There is a stigma surrounding bankruptcy, but much of it is undeserved; bankruptcy was created by our government for good reason, but debtors have a hard time seeing the value in it, at least at first. Often, when people are swimming in debt, they’ll delay bankruptcy for months if not years in an attempt to keep up with their payments.
In the meantime, interest and penalties will accrue and their debt will get so out of hand, they finally throw in the towel and file bankruptcy. And what happened before they finally made the decision? They hesitated for too long because they were afraid bankruptcy would ruin their credit.
If this describes you, there’s a good chance your credit already took a hit with late payments, collections, repossessions, evictions, and the like. Will your credit be better off if you spend the next 10 or 20 years trying to pay off your debt? Or, can you rebuild it faster if you file bankruptcy and get on with your life?

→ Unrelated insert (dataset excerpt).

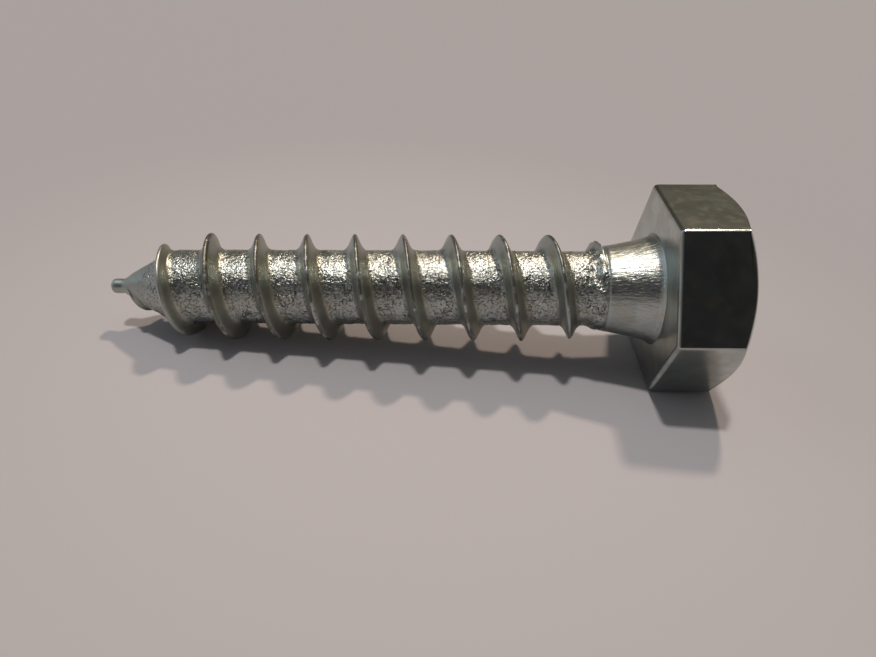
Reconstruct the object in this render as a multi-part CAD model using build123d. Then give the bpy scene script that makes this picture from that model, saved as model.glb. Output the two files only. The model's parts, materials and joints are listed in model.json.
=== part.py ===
from build123d import *
from math import asin, atan2, cos, degrees, floor, hypot, pi, radians, sin, sqrt, tan
import os

# A hex head wood screw in one piece of steel, all sizes in millimetres.
# It is modelled upright: the axis is Z, the underside of the head is z = 0 and the point is below.
# Then it is laid down as it rests on a bench, on one flat of its head and on its thread.

# Head
across_flats = 16.8
head_height = 6.5
end_circle_diameter = 16.3
chamfer_angle = 30.0
side_radius = 0.3           # of the edges between the flats
underside_radius = 0.45     # of the edges round the underside

# Neck, left at the diameter of the blank and flaring out under the head
neck_length = 4.0
neck_diameter = 8.1
flare_diameter = 9.7
under_head_fillet = 0.4

# Thread
length_under_head = 50.9
thread_diameter = 10.0
root_diameter = 7.0
pitch = 4.5
thread_angle = 64.0         # between the two flanks
thread_end_angle = 244.0    # around the axis, where the ridge runs out at the neck
run_out_rise = 1.8          # the root rises to the neck over this length
point_rise = [(0.0, 0.0), (0.3, 0.45), (0.8, 0.7), (1.3, 0.8), (1.8, 1.1), (2.3, 1.0)]
run_out_fall = [(0.95, 1.0), (0.2, 0.3), (0.0, 0.0)]
# Both lists hold (turns from that end of the ridge, share of its full height).

# Point
point_diameter = 1.3
point_length = 1.3
point_chamfer = 0.3
cone_length = 5.0
ridge_gap = 0.3             # the ridge starts at least this far up the cone

# How finely the thread is drawn
faces_per_turn = 4
strips_per_flank = 3

root_radius = root_diameter / 2
thread_depth = (thread_diameter - root_diameter) / 2
point_top = point_length - length_under_head
turns = floor((length_under_head - neck_length - point_length - ridge_gap) / pitch)
thread_start = -neck_length - turns * pitch
core_profile = [
    (-length_under_head, point_diameter / 2),
    (point_top, point_diameter / 2),
    (point_top + cone_length, root_radius),
    (-neck_length - run_out_rise, root_radius),
    (-neck_length, neck_diameter / 2),
]
ridge_share = point_rise + [(turns - left, share) for left, share in run_out_fall]


def value_at(profile, place):
    """Value at a place along a profile of (place, value) pairs, held level past its ends."""
    before = profile[0]
    for after in profile:
        if place <= after[0]:
            part_way = (place - before[0]) / max(after[0] - before[0], 1e-9)
            return before[1] + part_way * (after[1] - before[1])
        before = after
    return before[1]


def ridge_section():
    """The ridge's section at full height, as (along the axis from its middle, above the root) pairs."""
    foot = thread_depth * tan(radians(thread_angle / 2))
    shares = [step / strips_per_flank for step in range(1 - strips_per_flank, strips_per_flank)]
    inner = [(foot * share, thread_depth * (1 - abs(share))) for share in shares]
    return [(-foot, 0)] + inner + [(foot, 0)]


def on_thread(turn, z, height):
    """Point of the thread, wound this many turns from the ridge's start, at a height above the root."""
    angle = radians(360 * turn + thread_end_angle)
    radius = value_at(core_profile, z) + height
    return Vector(radius * cos(angle), radius * sin(angle), z)


def on_ridge(turn, offset, height):
    """Point of the ridge, by its place in the section at full height."""
    share = value_at(ridge_share, turn)
    return on_thread(turn, thread_start + pitch * turn + offset * share, height * share)


def winding_edge(point_at, first_turn):
    """Piece of an edge that winds round the screw, as one cubic."""
    length = 1 / faces_per_turn
    nudge = 1e-4
    first, last = point_at(first_turn), point_at(first_turn + length)
    first_speed = (point_at(first_turn + nudge) - first) * (1 / nudge)
    last_speed = (last - point_at(first_turn + length - nudge)) * (1 / nudge)
    pull = 2 / pi * tan(pi / 2 * length)  # with this the cubic keeps to a circle
    tangents = [first_speed * pull, last_speed * pull]
    return Edge.make_spline([first, last], tangents, parameters=[0, 1], scale=False)


def ridge_edges(offset, height):
    """A long edge of the ridge, in pieces."""
    starts = [number / faces_per_turn for number in range(turns * faces_per_turn)]
    return [winding_edge(lambda turn: on_ridge(turn, offset, height), start) for start in starts]


def winding_circle(z):
    """Circle round the core, in the same pieces as the edges that wind round it."""
    quarter = Edge.make_circle(value_at(core_profile, z), end_angle=360 / faces_per_turn)
    starts = [thread_end_angle + 360 * number / faces_per_turn for number in range(faces_per_turn)]
    return [Pos(0, 0, z) * Rot(0, 0, start) * quarter for start in starts]


def thread_faces():
    """Flanks and hollows of the ridge, and the bare root between its turns."""
    edges = [ridge_edges(offset, height) for offset, height in ridge_section()]
    strips = list(zip(edges, edges[1:]))
    strips.append((winding_circle(thread_start) + edges[-1], edges[0] + winding_circle(-neck_length)))
    return [Face.make_surface_from_curves(*pair) for strip in strips for pair in zip(*strip)]


def turned(outline):
    """Solid turned from half of its outline, with its seam where the ridge starts and ends."""
    profile = make_face(Plane.XZ * outline)
    return Rot(0, 0, thread_end_angle) * revolve(profile, Axis.Z)


def point():
    """Blunt point and the bare start of its cone."""
    end = -length_under_head
    radius = point_diameter / 2
    outline = Polyline(
        (0, end),
        (radius - point_chamfer, end),
        (radius, end + point_chamfer),
        (radius, point_top),
        (value_at(core_profile, thread_start), thread_start),
        (0, thread_start),
        close=True,
    )
    return turned(outline)


def neck():
    """Neck from the end of the thread to the underside of the head."""
    neck_radius = neck_diameter / 2
    flare_end = flare_diameter / 2
    outline = Polyline(
        (0, -neck_length),
        (neck_radius, -neck_length),
        (flare_end, -under_head_fillet),
        (flare_end + under_head_fillet, 0),
        (0, 0),
        close=True,
    )
    return turned(outline)


def head():
    """Hexagon with a flat across X, its end chamfered as a cone."""
    corner_radius = across_flats / sqrt(3)
    end_radius = end_circle_diameter / 2
    chamfer_height = (corner_radius - end_radius) * tan(radians(chamfer_angle))
    block = extrude(RegularPolygon(across_flats / 2, 6, major_radius=False, rotation=30), head_height)
    block = fillet(block.edges().filter_by(Axis.Z), side_radius)
    block = fillet(block.faces().sort_by(Axis.Z)[0].edges(), underside_radius)
    outline = Polyline(
        (0, 0),
        (corner_radius, 0),
        (corner_radius, head_height - chamfer_height),
        (end_radius, head_height),
        (0, head_height),
        close=True,
    )
    return block & turned(outline)


def screw():
    """The whole screw, upright."""
    lower_faces = point().faces().sort_by(Axis.Z)
    upper_faces = (neck() + head()).faces().sort_by(Axis.Z)
    return Solid(Shell(lower_faces[:-1] + upper_faces[1:] + thread_faces()))


def rest_tilt():
    """How far the axis tips when the screw lies on a flat of its head and on one crest, in degrees."""
    edge_centre = across_flats / 2 - underside_radius
    lowest = 1 - (thread_end_angle / 360) % 1
    tilts = []
    for turn in [lowest + number for number in range(turns)]:
        crest = on_ridge(turn, 0, thread_depth)
        along = underside_radius - crest.Z
        down = edge_centre - crest.X
        tilts.append(atan2(down, along) + asin(underside_radius / hypot(down, along)))
    return degrees(min(tilts))


def laid_down(solid):
    """The screw as it comes to rest on z = 0, its head towards +X."""
    lying = Rot(0, 90 - rest_tilt(), 0) * solid
    box = lying.bounding_box()
    return Pos(-box.center().X, -box.center().Y, -box.min.Z) * lying


os.makedirs("parts", exist_ok=True)
export_step(laid_down(screw()), "parts/hex_head_wood_screw.step")
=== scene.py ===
import json
from math import atan2, pi, radians, sin, sqrt, tan

import bmesh
import bpy
import numpy as np
from mathutils import Euler, Matrix, Vector, noise


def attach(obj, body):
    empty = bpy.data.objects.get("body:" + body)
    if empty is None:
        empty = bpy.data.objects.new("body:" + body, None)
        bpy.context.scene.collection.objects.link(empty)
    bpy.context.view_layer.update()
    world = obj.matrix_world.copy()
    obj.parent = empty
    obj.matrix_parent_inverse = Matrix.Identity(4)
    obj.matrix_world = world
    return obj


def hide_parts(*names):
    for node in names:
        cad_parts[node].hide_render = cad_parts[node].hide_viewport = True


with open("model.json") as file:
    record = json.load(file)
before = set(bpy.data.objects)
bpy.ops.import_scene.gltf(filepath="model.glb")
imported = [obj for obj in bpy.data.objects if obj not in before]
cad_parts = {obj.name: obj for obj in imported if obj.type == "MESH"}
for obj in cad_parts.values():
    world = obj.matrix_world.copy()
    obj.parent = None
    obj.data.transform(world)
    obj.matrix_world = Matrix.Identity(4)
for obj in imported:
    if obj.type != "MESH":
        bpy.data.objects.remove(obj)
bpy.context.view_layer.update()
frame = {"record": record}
print("frame loaded")

# The screw is shaped upright in millimetres, with its axis on Z and the underside of its head at z = 0.
# At the end it is laid down in metres, in the place of the plain model.

mm = 0.001
record = frame["record"]
bearing = next(mount for mount in record["mounts"] if mount["name"] == "bearing_face")
axisToHead = -Vector(bearing["axis"]).normalized()
undersideCentre = Vector((bearing["pos_m"][0], 0, bearing["pos_m"][2]))
layDown = Matrix.Rotation(atan2(axisToHead.x, axisToHead.z), 4, "Y")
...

Is Bankruptcy the Better Option?
For many debtors, they are better off if they file bankruptcy. Usually, they can rebuild their credit much quicker if they file bankruptcy than if they were to chip away at their debt or stop paying it altogether. But how long does it take to rebuild one’s credit after a bankruptcy discharge?
While Chapter 7 is reported on your credit report for 10 years and Chapter 13 is reported for 7 years, that doesn’t mean your credit will be negatively impacted for that long. In fact, it’s very realistic to rebuild your credit so your credit score is into the mid 700s within 2 or 3 years following a bankruptcy discharge. To accomplish this, you must actively work on rebuilding your credit by:
- Shopping out credit card offers promptly after bankruptcy, opening a few accounts, and charging no more than 10% of the credit limit and paying off the balances in full each month.
- Paying all of your bills on time each month – NO late payments.
- Creating a budget and living within your means.
- Staying gainfully employed.
Rebuilding your credit is a lot like being 18-years-old and establishing good credit for the first time in your life. You’re essentially starting all over, but the principles are the same: get credit cards, keep your credit card balances low, and pay your bills on time.
If you play your cards right, it’s entirely possible to rebuild your credit in a few short years after a bankruptcy discharge, which is often far easier than not filing bankruptcy at all and letting your credit be poor indefinitely.